For years, solar PV trackers have been offered and in several cases, operations failures actually over time decrease the “effectiveness” in solar harvest. An old timer solar PV installer once told me, he had replaced a relatively large system with trackers on poles, with ground mount solar PV racking and added 20% more solar PV panels to make the system more reliable with the same output. The Engineering adage KISS really applies here for that robust decades of operation system everyone wants.
I imagine one day the solar PV tariffs will run out, solar PV panel prices will come down and we might see solar PV panels at the retail $0.50/watt price point. Even for their home systems, it may become common for a home owner who has the roof space to put in 12kWp to 16kWp systems to power their homes off of the sun for most of the day. Energy storage is also coming down in price, having a large energy storage system with a large solar PV array will allow the home owner to self consume solar generation for 10, 12 maybe 16 hours a day. Yeah, the sun doesn’t shine at night, with the right system in place it doesn’t have to.
Sorry to be a dissenter, but this configuration has about as much practicality as solar roadways.
1) Those modules are just ready to fly off that roof, structurally attaching a single module this way would require much stronger base.

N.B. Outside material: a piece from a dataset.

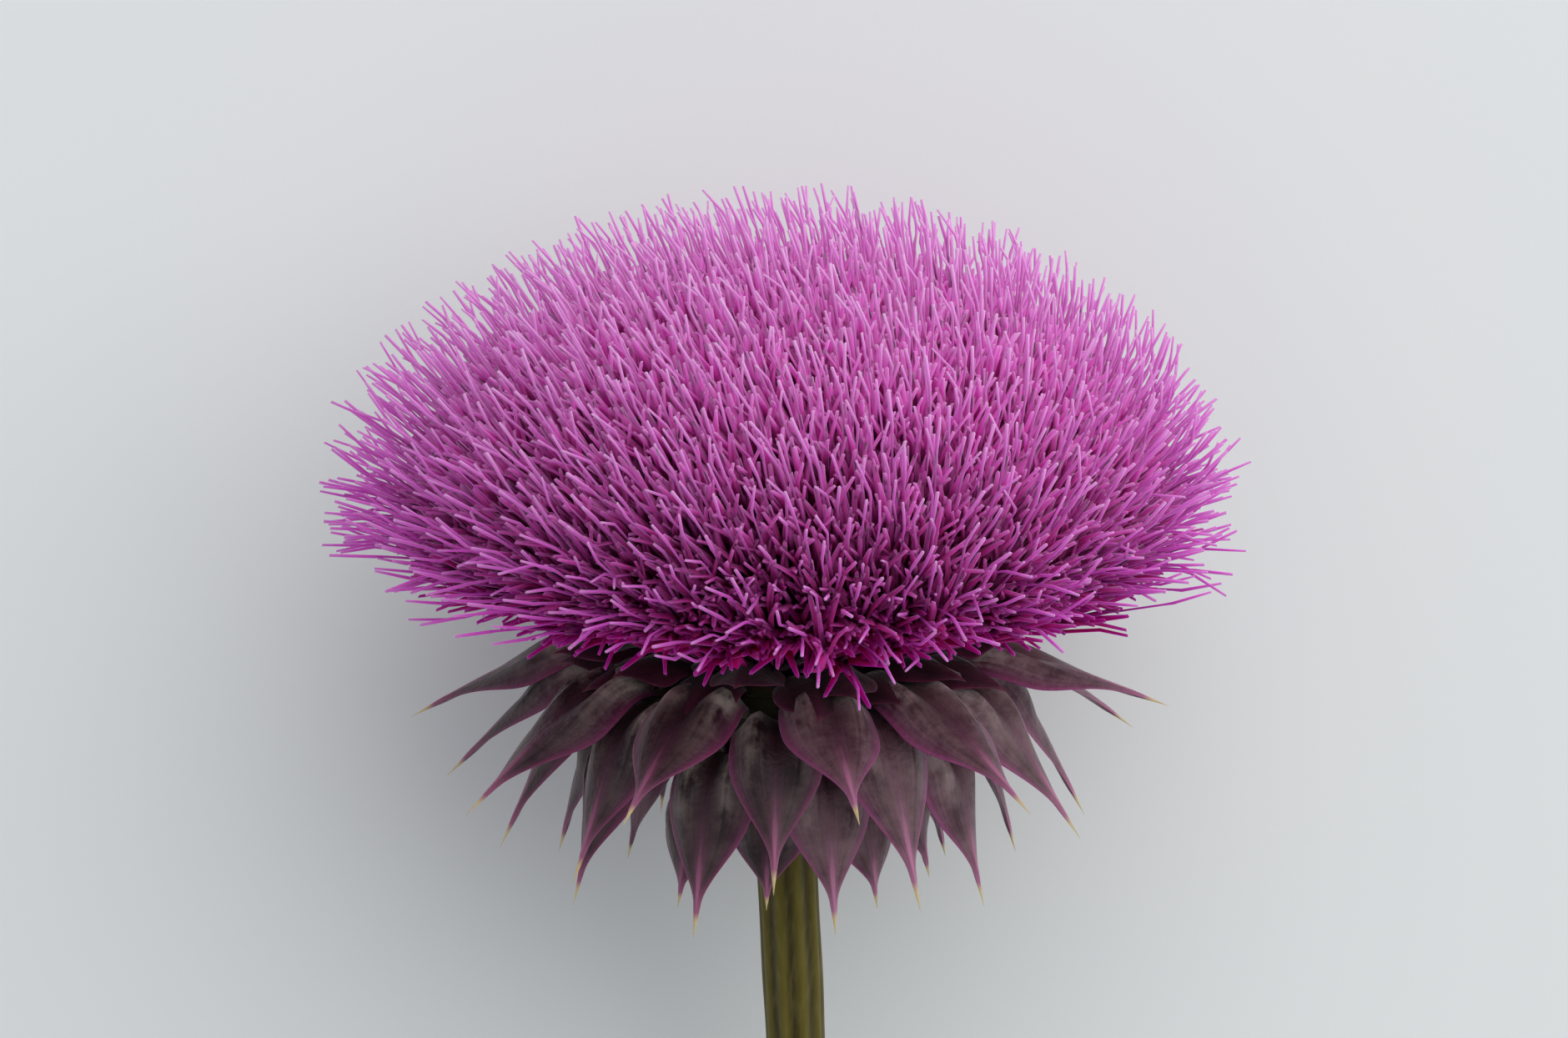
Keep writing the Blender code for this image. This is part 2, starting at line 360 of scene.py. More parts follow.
# ---------------------------------------------------------------- finishes
@dataclass(frozen=True)
class PetalTissue:
    """Fresh floret tissue: thin, matt and full of sap.

    Light goes into it and comes out deeper, so the gaps between florets glow magenta and the
    lit tips stay soft, with no gloss.  The map's second coordinate runs up the parts of a
    floret one after the other, and its first goes from the deepest florets, at the rim, to the
    palest, on the crown.  The rim's deeper colours are partly the older florets' own and
    partly painted shade, where the fringe hangs in shadow.
    """

    name: str = "fresh_petal_tissue"
    # The rim florets' colours: partly their age, partly painted shade where the fringe hangs in
    # shadow.
    rim_parts_aged_and_shaded: tuple[tuple[float, str], ...] = (
        (0.00, "#A87888"), (0.15, "#C42084"), (0.30, "#CC0870"),
        (0.32, "#C4066C"), (0.50, "#920458"), (0.565, "#840660"), (0.60, "#981E7E"),
        (0.62, "#740450"), (0.72, "#84106A"), (0.75, "#8C3868"),
        (0.77, "#982088"), (0.86, "#B038A0"), (0.96, "#C456B4"), (0.99, "#D080C6"),
    )
    pale_parts: tuple[tuple[float, str], ...] = (
        (0.00, "#D8B0C4"), (0.15, "#FC70D4"), (0.30, "#FF68D4"),
        (0.32, "#FF68D4"), (0.50, "#FC6CD4"), (0.565, "#F880DA"), (0.60, "#F49CE2"),
        (0.62, "#E45CC6"), (0.72, "#E470CE"), (0.75, "#E080C8"),
        (0.77, "#F088DE"), (0.86, "#F092E0"), (0.96, "#EE9AE0"), (0.99, "#ECA8E0"),
    )
    sap_depth_mm: float = 1.2                              # how far light goes in
    sap_radius: tuple[float, float, float] = (1.0, 0.3, 0.8)   # red furthest, green least

    def build(self) -> bpy.types.Material:
        """Make the material.

        Returns:
            The material.
        """
        material, shader = new_material(
            self.name, Roughness=0.75, IOR=1.4, Specular_IOR_Level=0.03,
            Subsurface_Weight=0.7, Subsurface_Scale=self.sap_depth_mm * MM,
            Subsurface_Radius=self.sap_radius)
        tree = material.node_tree
        pattern = add_node(tree, "UVMap", {"uv_map": PATTERN_MAP})
        places = add_node(tree, "SeparateXYZ", inputs={0: pattern})
        # The first ramp, for the rim, is partly painted shade.
        deep, pale = (add_node(tree, "ValToRGB", {"stops": stops}, {0: places.outputs["Y"]})
                      for stops in (self.rim_parts_aged_and_shaded, self.pale_parts))
        parts = add_node(tree, "Mix", COLOURS, {0: places.outputs["X"], 6: deep, 7: pale})
        feed(shader, "Base Color", parts)
        return material


@dataclass(frozen=True)
class BladeMap:
    """What the layers of a bract's skin are made from, in its material's node tree."""

    tree: bpy.types.NodeTree
    around: bpy.types.NodeSocket    # once round the blade, the face that shows first
    along: bpy.types.NodeSocket     # from the root to the spine
    across: bpy.types.Node          # 0 on the midrib and 1 at the margins, on both faces
    where: bpy.types.NodeSocket     # the place on the piece, in metres
    veins: bpy.types.Node
    grain: bpy.types.Node
    streaked: bpy.types.Node        # patches with the veins in them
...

2) The initial installation price of these trackers will far exceed putting up more pv modules in a static array.
3) These small trackers have high maintenance and poor reliability over the long term.

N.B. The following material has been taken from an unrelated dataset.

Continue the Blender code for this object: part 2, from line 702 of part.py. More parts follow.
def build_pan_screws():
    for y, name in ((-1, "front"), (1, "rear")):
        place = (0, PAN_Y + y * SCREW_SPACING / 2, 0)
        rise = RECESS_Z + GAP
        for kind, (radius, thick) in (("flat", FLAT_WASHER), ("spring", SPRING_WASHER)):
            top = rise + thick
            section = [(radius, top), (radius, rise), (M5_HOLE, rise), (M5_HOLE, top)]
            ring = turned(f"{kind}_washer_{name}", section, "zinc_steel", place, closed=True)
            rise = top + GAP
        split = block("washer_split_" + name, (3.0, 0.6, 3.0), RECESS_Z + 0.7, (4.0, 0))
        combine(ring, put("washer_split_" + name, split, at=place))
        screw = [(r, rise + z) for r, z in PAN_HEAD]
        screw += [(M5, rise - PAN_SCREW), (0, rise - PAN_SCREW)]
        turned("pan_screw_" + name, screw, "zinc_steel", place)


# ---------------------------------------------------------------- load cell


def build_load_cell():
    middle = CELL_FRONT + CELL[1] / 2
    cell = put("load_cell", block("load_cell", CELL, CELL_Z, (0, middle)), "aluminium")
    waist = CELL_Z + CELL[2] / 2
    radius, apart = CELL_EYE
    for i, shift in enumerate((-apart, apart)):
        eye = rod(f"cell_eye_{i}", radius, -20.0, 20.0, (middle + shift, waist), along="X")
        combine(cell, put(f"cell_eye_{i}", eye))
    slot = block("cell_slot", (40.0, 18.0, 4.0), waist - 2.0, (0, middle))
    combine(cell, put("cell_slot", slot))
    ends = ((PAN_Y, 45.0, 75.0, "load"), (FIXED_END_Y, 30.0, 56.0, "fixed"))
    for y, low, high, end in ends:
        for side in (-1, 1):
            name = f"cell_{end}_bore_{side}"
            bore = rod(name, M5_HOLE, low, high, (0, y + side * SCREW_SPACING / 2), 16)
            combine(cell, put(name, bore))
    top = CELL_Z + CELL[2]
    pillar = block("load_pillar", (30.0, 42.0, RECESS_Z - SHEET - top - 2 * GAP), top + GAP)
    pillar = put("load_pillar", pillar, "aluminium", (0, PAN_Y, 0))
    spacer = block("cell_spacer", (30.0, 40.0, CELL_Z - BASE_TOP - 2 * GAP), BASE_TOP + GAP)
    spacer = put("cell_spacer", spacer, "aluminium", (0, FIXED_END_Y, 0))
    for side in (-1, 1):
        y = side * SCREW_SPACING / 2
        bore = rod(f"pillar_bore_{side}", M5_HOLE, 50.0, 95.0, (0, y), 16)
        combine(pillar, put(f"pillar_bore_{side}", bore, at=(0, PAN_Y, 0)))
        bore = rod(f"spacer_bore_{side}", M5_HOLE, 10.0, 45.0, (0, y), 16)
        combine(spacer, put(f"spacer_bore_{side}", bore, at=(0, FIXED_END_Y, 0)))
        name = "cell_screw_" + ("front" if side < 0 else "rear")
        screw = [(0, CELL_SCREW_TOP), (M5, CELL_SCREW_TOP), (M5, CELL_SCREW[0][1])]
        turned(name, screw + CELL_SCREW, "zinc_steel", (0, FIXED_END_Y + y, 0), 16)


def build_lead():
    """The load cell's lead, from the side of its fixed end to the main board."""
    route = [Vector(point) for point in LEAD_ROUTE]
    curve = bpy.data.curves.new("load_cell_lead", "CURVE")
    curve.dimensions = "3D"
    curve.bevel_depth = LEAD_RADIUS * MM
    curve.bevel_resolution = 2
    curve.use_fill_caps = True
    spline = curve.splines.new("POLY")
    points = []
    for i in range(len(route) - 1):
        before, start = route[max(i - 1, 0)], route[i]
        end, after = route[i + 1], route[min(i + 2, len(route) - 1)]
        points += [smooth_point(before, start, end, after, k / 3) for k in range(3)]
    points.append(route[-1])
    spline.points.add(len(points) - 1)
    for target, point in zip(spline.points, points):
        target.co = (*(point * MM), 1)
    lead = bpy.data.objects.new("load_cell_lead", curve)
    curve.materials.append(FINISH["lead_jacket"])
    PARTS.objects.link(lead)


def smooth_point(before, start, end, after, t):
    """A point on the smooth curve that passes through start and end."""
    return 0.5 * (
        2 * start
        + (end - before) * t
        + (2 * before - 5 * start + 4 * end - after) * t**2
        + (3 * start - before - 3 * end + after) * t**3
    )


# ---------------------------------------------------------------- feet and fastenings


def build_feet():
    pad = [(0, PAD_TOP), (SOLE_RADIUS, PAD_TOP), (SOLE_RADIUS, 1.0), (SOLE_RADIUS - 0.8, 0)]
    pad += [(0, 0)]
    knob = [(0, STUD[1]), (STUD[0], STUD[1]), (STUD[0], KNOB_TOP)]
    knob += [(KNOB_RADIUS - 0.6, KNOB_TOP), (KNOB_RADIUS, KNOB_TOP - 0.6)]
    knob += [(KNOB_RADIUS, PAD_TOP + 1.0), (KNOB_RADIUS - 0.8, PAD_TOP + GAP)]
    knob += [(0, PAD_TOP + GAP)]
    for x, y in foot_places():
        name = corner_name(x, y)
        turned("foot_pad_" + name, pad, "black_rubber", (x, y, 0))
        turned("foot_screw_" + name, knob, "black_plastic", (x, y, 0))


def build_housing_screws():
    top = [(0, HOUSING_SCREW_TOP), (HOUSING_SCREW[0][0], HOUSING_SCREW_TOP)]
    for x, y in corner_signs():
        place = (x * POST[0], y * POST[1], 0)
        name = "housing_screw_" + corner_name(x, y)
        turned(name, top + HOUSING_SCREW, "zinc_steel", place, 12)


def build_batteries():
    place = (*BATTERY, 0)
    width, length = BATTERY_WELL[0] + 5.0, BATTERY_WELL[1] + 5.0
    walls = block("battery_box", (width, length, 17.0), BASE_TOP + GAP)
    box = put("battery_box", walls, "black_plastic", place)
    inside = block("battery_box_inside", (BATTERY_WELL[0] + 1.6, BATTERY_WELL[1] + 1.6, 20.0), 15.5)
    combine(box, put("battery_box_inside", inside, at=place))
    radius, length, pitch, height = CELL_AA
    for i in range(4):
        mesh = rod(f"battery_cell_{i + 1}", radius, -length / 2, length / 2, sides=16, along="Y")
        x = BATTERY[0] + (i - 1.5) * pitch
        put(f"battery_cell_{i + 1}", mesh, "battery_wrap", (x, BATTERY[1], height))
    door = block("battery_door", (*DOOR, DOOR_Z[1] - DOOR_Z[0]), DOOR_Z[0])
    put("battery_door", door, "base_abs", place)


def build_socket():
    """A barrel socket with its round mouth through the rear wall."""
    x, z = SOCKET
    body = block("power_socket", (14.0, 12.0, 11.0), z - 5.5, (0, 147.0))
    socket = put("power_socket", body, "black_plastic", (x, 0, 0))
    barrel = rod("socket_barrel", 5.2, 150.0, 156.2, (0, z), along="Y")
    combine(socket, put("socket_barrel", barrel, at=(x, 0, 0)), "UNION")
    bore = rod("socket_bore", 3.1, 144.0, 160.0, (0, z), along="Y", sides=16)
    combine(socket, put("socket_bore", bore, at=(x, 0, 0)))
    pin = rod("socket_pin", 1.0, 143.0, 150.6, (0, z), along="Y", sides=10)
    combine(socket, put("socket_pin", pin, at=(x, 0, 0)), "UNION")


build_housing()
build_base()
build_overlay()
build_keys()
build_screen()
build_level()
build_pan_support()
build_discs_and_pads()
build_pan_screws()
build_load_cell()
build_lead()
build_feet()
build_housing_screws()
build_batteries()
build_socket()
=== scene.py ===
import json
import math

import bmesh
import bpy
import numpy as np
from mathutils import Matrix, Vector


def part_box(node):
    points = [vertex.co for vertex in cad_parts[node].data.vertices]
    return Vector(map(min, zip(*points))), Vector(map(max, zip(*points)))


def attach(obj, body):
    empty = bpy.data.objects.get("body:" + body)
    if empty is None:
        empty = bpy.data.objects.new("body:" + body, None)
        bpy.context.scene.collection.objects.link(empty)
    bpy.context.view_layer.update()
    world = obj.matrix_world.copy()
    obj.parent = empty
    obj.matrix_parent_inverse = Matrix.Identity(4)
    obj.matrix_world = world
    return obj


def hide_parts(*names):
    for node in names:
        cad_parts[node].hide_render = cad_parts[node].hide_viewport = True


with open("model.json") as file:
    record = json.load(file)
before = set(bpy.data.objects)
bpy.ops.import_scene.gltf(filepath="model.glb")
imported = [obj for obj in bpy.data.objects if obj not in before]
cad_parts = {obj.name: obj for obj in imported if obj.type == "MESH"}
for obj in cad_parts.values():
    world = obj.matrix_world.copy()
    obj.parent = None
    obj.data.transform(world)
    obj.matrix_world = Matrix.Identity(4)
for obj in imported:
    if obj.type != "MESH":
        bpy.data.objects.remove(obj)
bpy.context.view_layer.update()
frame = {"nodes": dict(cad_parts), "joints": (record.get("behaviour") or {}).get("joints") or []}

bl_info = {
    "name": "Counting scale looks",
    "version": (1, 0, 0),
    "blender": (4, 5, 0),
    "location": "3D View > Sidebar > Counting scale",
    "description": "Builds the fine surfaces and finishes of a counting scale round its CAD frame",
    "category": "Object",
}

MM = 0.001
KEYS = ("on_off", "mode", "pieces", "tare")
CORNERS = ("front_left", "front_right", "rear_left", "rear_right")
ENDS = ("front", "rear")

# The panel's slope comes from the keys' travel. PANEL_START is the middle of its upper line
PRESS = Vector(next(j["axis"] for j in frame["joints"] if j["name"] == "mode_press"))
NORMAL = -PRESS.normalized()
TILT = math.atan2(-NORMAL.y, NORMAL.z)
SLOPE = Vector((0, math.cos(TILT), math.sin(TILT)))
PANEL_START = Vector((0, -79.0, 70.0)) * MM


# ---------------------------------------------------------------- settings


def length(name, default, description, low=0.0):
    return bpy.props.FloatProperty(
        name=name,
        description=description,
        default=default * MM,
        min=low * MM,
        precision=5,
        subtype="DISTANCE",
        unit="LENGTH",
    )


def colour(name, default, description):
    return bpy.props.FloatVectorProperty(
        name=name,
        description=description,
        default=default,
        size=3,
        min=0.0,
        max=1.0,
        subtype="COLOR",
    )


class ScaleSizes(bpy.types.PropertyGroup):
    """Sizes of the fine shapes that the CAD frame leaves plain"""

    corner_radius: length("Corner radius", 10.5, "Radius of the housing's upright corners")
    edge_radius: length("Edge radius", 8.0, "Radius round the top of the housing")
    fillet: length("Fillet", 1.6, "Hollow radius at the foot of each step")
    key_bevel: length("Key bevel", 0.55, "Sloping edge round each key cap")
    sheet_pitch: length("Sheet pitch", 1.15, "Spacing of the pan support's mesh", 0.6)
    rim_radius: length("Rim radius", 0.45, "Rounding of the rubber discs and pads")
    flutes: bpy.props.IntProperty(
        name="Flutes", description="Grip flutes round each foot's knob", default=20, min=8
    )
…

I see no practicality or viability for the masses. There may be niche application for those with deep pockets that are intent on maximizing kWh per square foot, but only with much stronger (and more expensive) mounting.
2d trackers usually claim, at most, a 40% increase in production compared to fixed tilt installs, and even that is a stretch because early and late in the day, many trackers will have to back track to avoid shade from other trackers. I have no idea how these folks come up with a 70% increase in production for their system.
They ignore the effects of clouds. On a cloudy day, the extra cost and complexity of tracking the sun buys you nothing. You have to count only the fraction of days which are not cloudy when computing the benefit of tracking. It varies from site to site. Death Valley is better than Chicago.
Also, my own computations do not support their 70% claim. A program I wrote to compute this had figures less than half of that, comparing a driven panel to a fixed panel whose normal points to the celestial equator. So they must be comparing it to a less favorable case.
Interesting, would you say that the above orientation suggested by Edward Dijeau, perhaps using bifacial solar PV panels and using snow white roof paint to help enhance back and side solar PV harvest a more sensible option for a large solar PV roof?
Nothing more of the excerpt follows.